Given I had no other options at this point, a quick trip to Krabi Town could be chalked up to an adventure. The bus/taxi (the back of a modified pick-up truck with 7 other strangers) cost about $4. A very reasonable price given the growing pit of panic in my stomach. An hour and a half later (stopping at every street corner to pick up more passengers), I arrived at Lotus. It was a mall. "Ok", I thought. "I should be able to find a new cord here." I found my way to the one store selling apple computers and accessories. Out of Stock.
"You’re kidding?" I even asked to buy one of the cords they used with a floor model. They said no. They said I could come back tomorrow. After my long and hot ride there, this was not a good option. After pressing them, they said they could get another cord by 7pm…7 hours later. What would I do in Krabi (a big dirty city) for 7 hours?! Before settling in for the 7 hour wait, I asked if they could plug my cord into one of their computers. Maybe something was wrong with my computer connection? An even worse problem but at least I wouldn't wait for a new cord to realize it was my computer.
Low and behold, the cord worked on their computer. What?! "Let me try on my computer,” I said. After waiting for the longest second, the green indicator light snapped on, mocking me with every blink. The charging lightning bolt appeared. Oh my. I could have kissed the (very perplexed) computer store worker. As I departed on cloud nine, I know he was thinking "Tourists!"
Could it be that both the outlet at my hostel and at the Starbucks were faulty? Who knows, but my cord and my computer worked. Crisis averted. Relieved but annoyed with myself, I picked up a bag of pineapple and a bottle of water and set out for my long journey back to the beach, working computer and cord in hand.
What made this long and apparently completely unnecessary trip totally worth it? Along the way, I met many interesting people. Here's some of the most memorable...
· A couple from Australia who were making a “pit stop” in Thailand after spending Christmas with their family in Denmark. They were on their way to the Tiger Caves in Krabi. They gave me lots of great tips and suggestions for my upcoming trip to Australia. Maybe I'll even bump into them again in Melbourne!
· A lady on her way to Ao Nang for two days of relaxation before heading back to Paris, France. She had just cycled from Bangkok to Krabi – some 750kms. She had never done such a trek and I could tell she was proud. As she should be! She’d once been on a flight from Paris to New York and had it grounded in St. John’s, Newfoundland for 24 hours after losing an engine.

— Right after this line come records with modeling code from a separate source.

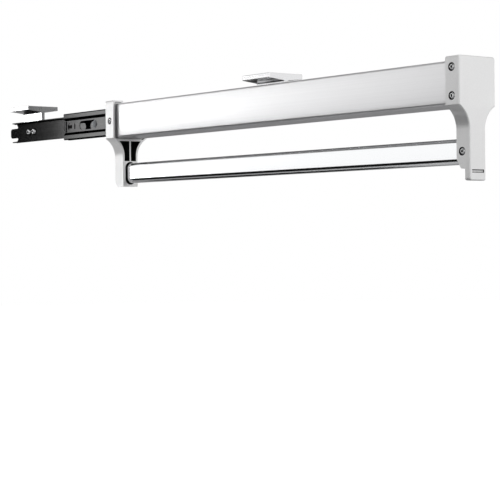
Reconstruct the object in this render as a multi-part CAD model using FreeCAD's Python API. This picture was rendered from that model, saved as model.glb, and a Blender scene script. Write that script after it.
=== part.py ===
import FreeCAD, Part
import math
import os

# Telescopic closet rod that hangs under a wardrobe shelf.
# Two T brackets screw to the shelf and carry the inner member of a ball bearing slide.
# The intermediate member and the housing run forward on it, and the housing carries an oval rod.
# X points to the front of the wardrobe, Z up, and the shelf's underside is the plane Z = 0.
# The origin lies half way between the two brackets. Lengths are in millimetres.
# The part is drawn partly open, as it is photographed.

os.makedirs("parts", exist_ok=True)
Vec = FreeCAD.Vector
ALONG = Vec(1, 0, 0)
ACROSS = Vec(0, 1, 0)
UP = Vec(0, 0, 1)

# Shelf brackets
bracket_pitch = 500.0
bracket_length = 46.5
flange_width = 44.8
flange_tip_thickness = 5.2
flange_root_thickness = 7.4
flange_root_fillet = 1.4
flange_edge_round = 0.6
web_thickness = 5.0
web_reach_below_axis = 8.5
shelf_screw_spread = 30.0
shelf_hole_diameter = 4.5

# Housing
housing_drop = 11.5
housing_width = 39.0
housing_height = 41.0
housing_wall = 1.5
housing_corner_radius = 2.6
housing_inner_radius = 1.1
housing_slot_width = 9.0
housing_visible_length = 554.5
housing_rear_x = -23.5
cap_overlap = 13.3
pad_height = 14.0
pad_depth = 1.417
guide_rib_height = 2.0
guide_rib_offset = 14.6

# Slide members
outer_sheet = 1.2
intermediate_sheet = 1.0
inner_sheet = 1.2
outer_fit = 0.15
outer_race_gap = 1.15
inner_race_gap = 2.5
outer_ball_diameter = 2.5
inner_ball_diameter = 3.0
race_clearance = 0.1
outer_groove_slope_deg = 55.0
inner_groove_slope_deg = 40.0
inner_web_shoulder = 1.5
inner_tip_flat = 2.9
ball_stagger = 3.7
intermediate_web_shoulder = 1.6
intermediate_lip = 1.3
intermediate_lip_gap = 0.2
member_web_gap = 1.3
outer_lip_setback = 0.8
outer_lip = 1.5
sheet_bend_radius = 0.9
wide_bend_radius = 1.7
plateau_height = 4.6
step_rise = 3.0
step_depth = 2.2

# Lengths and rest places of the slide members
prong_overhang = 15.0
tongue_reach = 17.0
tongue_half_height = 6.3
tongue_corner = 4.0
prong_slot_height = 3.4
prong_slot_depth = 2.0
inner_front_overhang = 4.0
intermediate_rear_x = -152.5
intermediate_length = 530.0
outer_rear_inset = 5.5
outer_front_inset = 5.5

# Windows and stops in the intermediate member
end_hole_length = 18.0
end_hole_height = 9.4
end_hole_setback = 6.5
window_length = 40.0
window_height = 11.0
window_setback = 34.0
lug_width = 4.2
lug_length = 4.6
lug_drop = 1.8
stop_dome_radius = 4.4
stop_dome_height = 3.0
stop_strap_width = 5.0
stop_strap_height = 17.0
stop_strap_thickness = 1.0
stop_place_share = 0.87
stop_flat_count = 16
stop_dome_shares = ((0, 1), (0.42, 0.86), (0.8, 0.55), (1, 0.2))
rear_bumper_reach = 1.8
rear_bumper_grip = 3.5
rear_bumper_cover = 0.8
rear_bumper_corner = 3.0

# Ball cages
cage_sheet = 0.4
cage_length = 190.0
cage_bridge_length = 9.0
cage_ball_gap = 0.2
cage_side_margin = 0.8
inner_cage_rear_x = 0.0
outer_cage_rear_x = 75.0
balls_per_row = 6
ball_flat_count = 6
ball_shares = ((0.067, 0.5), (0.3, 0.917), (0.7, 0.917), (0.933, 0.5))
ball_row_share = 0.88

# Buffers inside the slide
end_stop_length = 8.0
end_stop_half_height = 8.6
end_stop_gap = 0.4
closing_buffer_setback = 44.8
closing_buffer_length = 12.0
closing_buffer_thickness = 2.6
closing_buffer_half_height = 12.6
closing_buffer_round = 2.0

# End caps
cap_fit = 0.15
mouth_gap = 2.4
mouth_top_gap = 2.0
mouth_shelf_gap = 1.4
mouth_depth = 4.2
cap_rim = 1.8
cap_top_corner = 2.4
cap_face_bevel = 0.8
head_lap = 0.3
flare_fall = 8.4
flare_fill_share = 0.93
head_corner = 1.0
neck_width = 20.8
lip_corner = 2.2
rear_foot_corner = 8.5
foot_wall = 3.9
shelf_wall = 2.0
recess_wall = 2.3
rear_wall = 3.0
rear_end_gap = 1.0
front_wall = 3.5
front_end_gap = 0.5
recess_rib = 2.0
recess_floor_wall = 2.6
rear_slot_width = 18.6
passage_margin = 1.1

# Handle at the foot of the front cap
neck_setback = 0.4
chin_run = 5.5
chin_rise = 8.6
lip_thickness = 6.3
lip_reach = 11.1
lip_back_round = 1.6
side_round = 1.0
finger_groove_drop = 2.4
finger_groove_radius = 1.5
finger_groove_depth = 1.1
finger_groove_length = 15.6

# Hanging rod
rod_drop = 42.0
rod_height = 24.0
rod_width = 11.0
rod_wall = 1.2
rod_fit = 0.15
rod_end_gap = 1.0
socket_relief = 1.6
socket_relief_depth = 9.0

# Screws, drawn with flats so that the many of them stay light
thread_diameter = 4.0
thread_gap = 0.05
cap_screw_head = 6.4
cap_screw_head_height = 1.6
cap_screw_drive = 2.6
cap_screw_drive_depth = 1.1
cap_screw_length = 5.6
cap_screw_seat = 1.5
counterbore_diameter = 8.2
cap_screw_inset = 7.9
head_screw_upper_drop = 10.2
head_screw_spacing = 26.3
rod_screw_length = 6.4
rod_screw_seat = 1.5
rod_screw_setback = 7.0
bracket_screw_head = 8.6
bracket_screw_head_height = 2.3
bracket_screw_drive = 3.2
bracket_screw_spacing = 13.3
bracket_screw_short = 0.6
sunk_screw_head = 7.0
sunk_screw_thread = 3.6
sunk_screw_short = 0.4
sunk_screw_place_shares = (0.07, 0.36, 0.64, 0.93)
screw_flat_count = 10
drive_flat_count = 6
counterbore_flat_count = 16
crown_shares = ((0, 1), (0.55, 1), (1, 0.68))
cut_overrun = 1.0

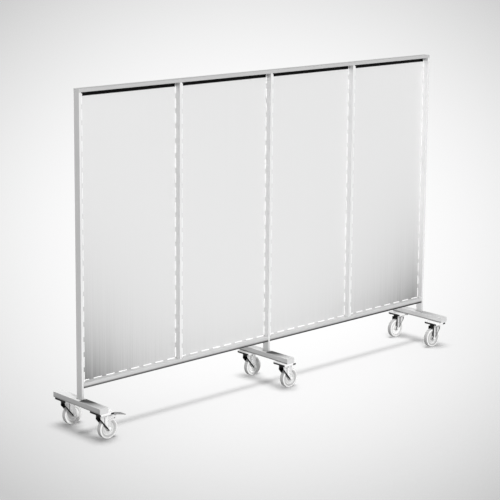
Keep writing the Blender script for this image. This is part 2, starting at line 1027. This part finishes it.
    def beads(self) -> None:
        """Lays the rippled beads on the welds."""
        seams = self.seams()
        base = bpy.data.meshes.new("seam_lines")
        corners = [tuple(end) for seam in seams for end in seam[:2]]
        base.from_pydata(corners, [(2 * i, 2 * i + 1) for i in range(len(seams))], [])
        facing = base.attributes.new("facing", "FLOAT_VECTOR", "POINT")
        ways = [seam[2].normalized() for seam in seams for _ in range(2)]
        facing.data.foreach_set("vector", [part for way in ways for part in way])
        recipe = Recipe("weld_ripples", {"Pitch": self.ripple_pitch, "Reach": self.ripple_reach,
                                         "Half width": self.ripple_half, "Rise": self.ripple_rise})
        given = recipe.given
        curve = recipe.node("GeometryNodeMeshToCurve", None, {0: given["Geometry"]})[0]
        spread = recipe.node("GeometryNodeCurveToPoints", {"mode": "LENGTH"},
                             {"Curve": curve, "Length": given["Pitch"]})
        out = recipe.node("GeometryNodeInputNamedAttribute", {"data_type": "FLOAT_VECTOR"},
                          {"Name": "facing"})[0]
        upright = recipe.node("FunctionNodeAlignRotationToVector", {"axis": "Z"}, {"Vector": out})[0]
        turned = recipe.node("FunctionNodeAlignRotationToVector", {"axis": "X", "pivot_axis": "Z"},
                             {"Rotation": upright, "Vector": spread["Tangent"]})[0]
        size = recipe.node("ShaderNodeCombineXYZ", None,
                           {0: given["Reach"], 1: given["Half width"], 2: given["Rise"]})[0]
        ripple = recipe.node("GeometryNodeMeshUVSphere", None, {"Segments": 8, "Rings": 4, "Radius": 1.0})[0]
        smooth = recipe.node("GeometryNodeSetShadeSmooth", None, {0: ripple})[0]
        recipe.close(recipe.node("GeometryNodeInstanceOnPoints", None, {
            "Points": spread["Points"], "Instance": smooth, "Rotation": turned, "Scale": size})[0])
        finish = BeadMetal("weld_bead", level=0.92, metallic=0.2, roughness=0.5).material()
        piece("stitch_beads", recipe.bake("stitch_beads", base, finish), "frame")


@dataclass
class Caster:
    """One swivel caster: lathed wheel, broken edges and finishes."""

    name: str
    core_half: tuple[Pair, ...] = (
        (8.1, 19.3), (8.6, 19.5), (13.2, 19.5), (14.4, 19.1), (15.0, 18.0), (15.6, 11.5), (17.2, 7.6),
        (19.0, 7.0), (22.6, 7.0), (23.2, 7.9), (24.6, 7.9), (25.2, 7.0), (30.6, 7.0), (31.2, 7.9),
        (32.8, 7.9), (33.4, 7.0), (38.8, 7.0), (40.4, 7.8), (42.4, 13.2), (43.6, 14.5), (52.6, 14.5),
        (53.6, 14.0), (54.0, 13.0))
    core_steps: int = 72
    core_level: float = 0.7
    core_level_rear: float = 0.97
    core_rings: tuple[Triple, ...] = (
        (0.046, 0.0042, 0.6), (0.031, 0.003, 0.8), (0.0165, 0.003, 0.7))
    tread_seat: tuple[Pair, ...] = ((54.05, 15.6), (54.5, 16.0))
    tread_centre: Pair = (57.5, 11.0)
    shoulder: float = 5.0
    shoulder_faces: int = 8
    tread_steps: int = 96
    tread_level: float = 0.9
    tread_rings: tuple[Triple, ...] = ((0.0635, 0.0025, 0.5), (0.0536, 0.0008, 0.5))
    rib_shares: Pair = (1.2, 0.4)
    creases: Pair = (0.7, 0.0)
    broken_edge: float = 0.0005
    pedal_edge: float = 0.0006

    def centre(self, node: str) -> Vector:
        """Returns the middle of one of the caster's nodes."""
        low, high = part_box(f"{self.name}_{node}")
        return (low + high) / 2

    def tread_half(self) -> list[Pair]:
        """Rounds the tread's shoulder, whose middle is tread_centre.

        Returns:
            Half of the tread's section, as lathed takes it.
        """
        curve = []
        for step in range(self.shoulder_faces + 1):
            turn = math.radians(90 * step / self.shoulder_faces)
            curve.append((self.tread_centre[0] + self.shoulder * math.sin(turn),
                          self.tread_centre[1] + self.shoulder * math.cos(turn)))
        return [*self.tread_seat, *curve]

    def build(self) -> None:
        """Builds and dresses the caster."""
        name = self.name
        swivel, wheel = name + "_swivel", name + "_wheel"
        axle, pivot = self.centre("wheel_core"), self.centre("top_plate")
        place = Matrix.Translation(axle)
        level = self.core_level_rear if name.endswith("rear") else self.core_level
        core = WheelFinish(f"white_core_{name}", axle.x, level, self.core_rings)
        piece(name + "_core_moulding", lathed(name + "_core", self.core_half, place, self.core_steps), wheel,
              core.material(), [name + "_wheel_core"])
        tread = WheelFinish(f"pale_tread_{name}", axle.x, self.tread_level, self.tread_rings, roughness=0.55)
        piece(name + "_tread_moulding", lathed(name + "_tread", self.tread_half(), place, self.tread_steps),
              wheel, tread.material(), [name + "_tread"])
        way = math.copysign(1.0, axle.x - pivot.x)
        side = 0 if way > 0 else 1
        fork = ForkMetal(f"zinc_fork_{name}", level=0.78, metallic=0.6, roughness=0.3, x=pivot.x, y=pivot.y,
                         way=way, rib_share=self.rib_shares[side], crease_depth=self.creases[side])
        hardware = Metal(f"zinc_axle_{name}", level=0.95, metallic=0.35, roughness=0.3)
        for part, title, slot, finish in (("fork", "fork_pressing", "fork_steel", fork),
                                          ("axle_set", "axle_hardware", "fastener_steel", hardware)):
            piece(f"{name}_{title}", softened(f"{name}_{part}", self.broken_edge), swivel,
                  finish.material(), [f"{name}_{part}"])
        pedal = name + "_brake_pedal"
        if pedal in frame["nodes"]:
            steel = PedalMetal(f"zinc_pedal_{name}", level=0.3, metallic=0.5, roughness=0.4,
                               x=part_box(pedal)[0].x)
            piece(name + "_pedal_pressing", softened(pedal, self.pedal_edge), name + "_pedal",
                  steel.material(), [pedal])


@dataclass
class BallRaces:
    """The ball crowns between the forks' heads and the top plates."""

    radius: float = 0.0235
    ball: float = 0.0026
    count: int = 16

    def build(self, casters: Sequence[Caster]) -> None:
        """Sets a ring of balls round every swivel axis.

        Args:
            casters: the casters, which give the places of the rings.
        """
        low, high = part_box("swivel_bearings")
        base = bpy.data.meshes.new("swivel_centres")
        places = [caster.centre("top_plate") for caster in casters]
        base.from_pydata([(p.x, p.y, (low.z + high.z) / 2) for p in places], [], [])
        recipe = Recipe("ball_crown", {"Radius": self.radius, "Ball": self.ball, "Count": float(self.count)})
        given = recipe.given
        ring = recipe.node("GeometryNodeMeshCircle", None,
                           {"Vertices": given["Count"], "Radius": given["Radius"]})[0]
        rings = recipe.node("GeometryNodeInstanceOnPoints", None,
                            {"Points": given["Geometry"], "Instance": ring})[0]
        spots = recipe.node("GeometryNodeRealizeInstances", None, {0: rings})[0]
        ball = recipe.node("GeometryNodeMeshUVSphere", None,
                           {"Segments": 14, "Rings": 8, "Radius": given["Ball"]})[0]
        smooth = recipe.node("GeometryNodeSetShadeSmooth", None, {0: ball})[0]
        recipe.close(recipe.node("GeometryNodeInstanceOnPoints", None,
                                 {"Points": spots, "Instance": smooth})[0])
        finish = Metal("bright_balls", level=0.6, metallic=0.9, roughness=0.2).material()
        piece("swivel_balls", recipe.bake("swivel_balls", base, finish), "frame",
              None, ["swivel_bearings"])


# ---- studio ----


@dataclass(frozen=True)
class Lamp:
    """A far lamp: its heading, 0 at the front and 90 at the left, its height and its disc in degrees."""

    name: str
    strength: float
    heading: float
    height: float
    spread: float

    def hang(self, lit: bpy.types.Collection, shading: bpy.types.Collection | None = None) -> None:
        """Puts the lamp into the scene.

        Args:
            lit: the objects that it lights.
            shading: the objects that cast its shadow, or None for all.
        """
        lamp = bpy.data.lights.new(self.name, "SUN")
        lamp.energy = self.strength
        lamp.angle = math.radians(self.spread)
        side, rise = math.radians(self.heading), math.radians(self.height)
        toward = Vector((-math.sin(side) * math.cos(rise), -math.cos(side) * math.cos(rise), math.sin(rise)))
        made = linked(self.name, lamp)
        made.rotation_euler = toward.to_track_quat("Z", "Y").to_euler()
        made.light_linking.receiver_collection = lit
        made.light_linking.blocker_collection = shading


@dataclass
class Studio:
    """Pale floor, soft lamps and the camera; the picture's own places are in its pixels."""

    eye: Triple = (-6.895, -7.214, 3.141)
    heading: float = 43.028
    dip: float = 9.613
    roll: float = 0.452
    focal: float = 1603.0
    centre: Pair = (249.6, 160.3)
    image: float = 500.0
    sensor: float = 36.0
    sight: float = 400.0
    ambient: float = 0.5
    backdrop: float = 0.85
    floor_reach: float = 90.0
    floor_level: float = 1.03
    floor_matt: float = 0.12
    floor_bounce: float = 0.065
    pool: Pair = (256.0, 237.5)
    pool_reach: Pair = (722.0, 603.0)
    pool_near: float = 0.5
    pool_limit: float = 0.3
    pool_power: float = 1.25
    gamma: float = 2.2
    key: Lamp = Lamp("key", strength=2.3, heading=15.0, height=30.0, spread=5.0)
    overhead: Lamp = Lamp("overhead", strength=0.82, heading=0.0, height=88.0, spread=12.0)
    back_fill: Lamp = Lamp("back_fill", strength=1.3, heading=180.0, height=8.0, spread=20.0)
    rail_wash: Lamp = Lamp("rail_wash", strength=8.3, heading=0.0, height=89.9, spread=16.0)
    foot_wash: Lamp = Lamp("foot_wash", strength=13.0, heading=0.0, height=89.9, spread=34.0)

    def axes(self) -> tuple[Vector, Vector, Vector]:
        """Works out how the camera is turned.

        Returns:
            The view's right, up and forward directions.
        """
        az, el, roll = (math.radians(v) for v in (self.heading, self.dip, self.roll))
        ahead = Vector((math.sin(az) * math.cos(el), math.cos(az) * math.cos(el), -math.sin(el)))
        right = Vector((math.cos(az), -math.sin(az), 0.0))
        up = right.cross(ahead)
        tilted = right * math.cos(roll) + up * math.sin(roll)
        upright = up * math.cos(roll) - right * math.sin(roll)
        return tilted, upright, ahead

    @property
    def floor_lit(self) -> float:
        """Returns the level that the lamps and the soft light give the open floor."""
        washes = self.rail_wash.strength + self.foot_wash.strength
        return self.floor_matt * (washes / math.pi + self.ambient)

    def camera(self) -> None:
        """Places the camera at the photograph's viewing angle."""
        lens = bpy.data.cameras.new("camera")
        lens.sensor_width = self.sensor
        lens.lens = self.focal / self.image * lens.sensor_width
        lens.shift_x = (self.image / 2 - self.centre[0]) / self.image
        lens.shift_y = (self.centre[1] - self.image / 2) / self.image
        lens.clip_end = self.sight
        right, up, ahead = self.axes()
        turn = Matrix((right, up, -ahead)).transposed().to_4x4()
        made = linked("camera", lens)
        made.matrix_world = Matrix.Translation(self.eye) @ turn
        bpy.context.scene.camera = made

    def floor(self) -> bpy.types.Object:
        """Lays the floor.

        Returns:
            The floor's object.
        """
        mesh = bpy.data.meshes.new("floor")
        reach = self.floor_reach
        mesh.from_pydata([(-reach, -reach, 0), (reach, -reach, 0), (reach, reach, 0), (-reach, reach, 0)],
                         [], [(0, 1, 2, 3)])
        floor = linked("floor", mesh)
        graph = Graph(bpy.data.materials.new("pale_floor"))
        facing, through = self.seen(graph)
        seen = facing.most(through)
        colour = graph.blend(seen, (self.floor_bounce,) * 3, (self.floor_matt,) * 3)
        matt = graph.value("ShaderNodeBsdfDiffuse", None, {"Color": colour})
        white = (self.pool_level(graph) - self.floor_lit) * seen
        glow = graph.value("ShaderNodeEmission", None, {"Color": graph.tint(white, WHITE)})
        both = graph.value("ShaderNodeAddShader", None, {0: matt, 1: glow})
        graph.node("ShaderNodeOutputMaterial", None, {"Surface": both})
        mesh.materials.append(graph.owner)
        return floor

    def pool_level(self, graph: Graph) -> Sock:
        """Spreads a wide pool of light over the floor, which fades evenly towards its rim.

        Args:
            graph: the floor's graph.

        Returns:
            The floor's level.
        """
        x, y, _ = graph.place()
        start = Vector(self.eye)
        right, up, ahead = ((x * way.x + y * way.y - start.dot(way)) for way in self.axes())
        depth = ahead.most(self.pool_near)
        across = (right / depth) * (self.focal / self.pool_reach[0]) + (
            (self.centre[0] - self.pool[0]) / self.pool_reach[0])
        along = (up / depth) * (self.focal / self.pool_reach[1]) - (
            (self.centre[1] - self.pool[1]) / self.pool_reach[1])
        fall = (across * across + along * along).least(self.pool_limit) ** self.pool_power
        return ((1.0 - fall) ** self.gamma) * self.floor_level

    def seen(self, graph: Graph) -> tuple[Sock, Sock]:
        """Marks the rays that show the background.

        Args:
            graph: the floor's or the world's graph.

        Returns:
            The shares of camera and glossy rays together, and of transmission rays.
        """
        path = graph.node("ShaderNodeLightPath")
        camera, glossy, through = (Sock(graph, path[f"Is {kind} Ray"]) for kind in (
            "Camera", "Glossy", "Transmission"))
        return camera.most(glossy), through

    def world(self) -> None:
        """Surrounds the scene with soft even light, under a paler background."""
        world = bpy.data.worlds.new("studio")
        bpy.context.scene.world = world
        graph = Graph(world)
        strength = graph.value("ShaderNodeMapRange", None, {
            "Value": self.seen(graph)[0], "To Min": self.ambient, "To Max": self.backdrop}, "Result")
        back = graph.value("ShaderNodeBackground", None, {"Color": (*WHITE, 1.0), "Strength": strength})
        graph.node("ShaderNodeOutputWorld", None, {"Surface": back})

    def build(self) -> None:
        """Builds the studio around the finished object."""
        scene = bpy.context.scene
        scene.view_settings.view_transform = "Standard"
        wares, rails, feet = (bpy.data.collections.new(name) for name in ("wares", "rails", "feet"))
        for item in list(scene.objects):
            if item.type == "MESH":
                wares.objects.link(item)
                if item.name.startswith("bottom_rail"):
                    rails.objects.link(item)
                if item.name.endswith(("_foot", "_pads", "_moulding")) or "fork" in item.name:
                    feet.objects.link(item)
        ground = bpy.data.collections.new("ground")
        ground.objects.link(self.floor())
        self.key.hang(wares)
        self.overhead.hang(wares)
        self.back_fill.hang(wares)
        self.rail_wash.hang(ground, rails)
        self.foot_wash.hang(ground, feet)
        self.world()
        self.camera()


def main() -> None:
    """Builds the sub-assemblies in order."""
    logging.basicConfig(level=logging.INFO, format="%(name)s: %(message)s", stream=sys.stdout)
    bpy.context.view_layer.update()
    body = Frame()
    body.dress()
    body.beads()
    casters = [Caster(f"{foot}_{side}")
               for foot in ("left", "centre", "right") for side in ("front", "rear")]
    for caster in casters:
        caster.build()
    BallRaces().build(casters)
    Studio().build()


if __name__ == "__main__":
    main()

This reminded me of 9/11 when dozens of planes were grounded in Newfoundland for about two weeks and the subsequent book that documents the unique people and stories that unfolded called “The Day the World Came to Gander”. I highly recommend this read!
· And last but not least - two Canadians! Both strangers to one another but departed with plans to have dinner together. A young girl from Kingston, Ontario. She was going to Ao Nang from Krabi for some time on the beach. She had awesome long blond hair braided down each side of her head. Her day bag was adorned with the obligatory Canadian flag. The second Canadian was Ken from Vancouver Island. He was in Thailand after travelling from Australia. After he mentioned where he was from I told him that I was studying at Royal Roads University located on the island. Turns out, he was one of the founders of the Emergency and Disaster Management program at RRU. We chatted about the recent earthquake – he wasn’t home for it so I filled him in. Small world.
So here I sit at a beach bar, my computer now fully charged. A bowl of curry finished and my Gin and soda a distant memory. I think it’s time for a massage. I’ll do school work tomorrow.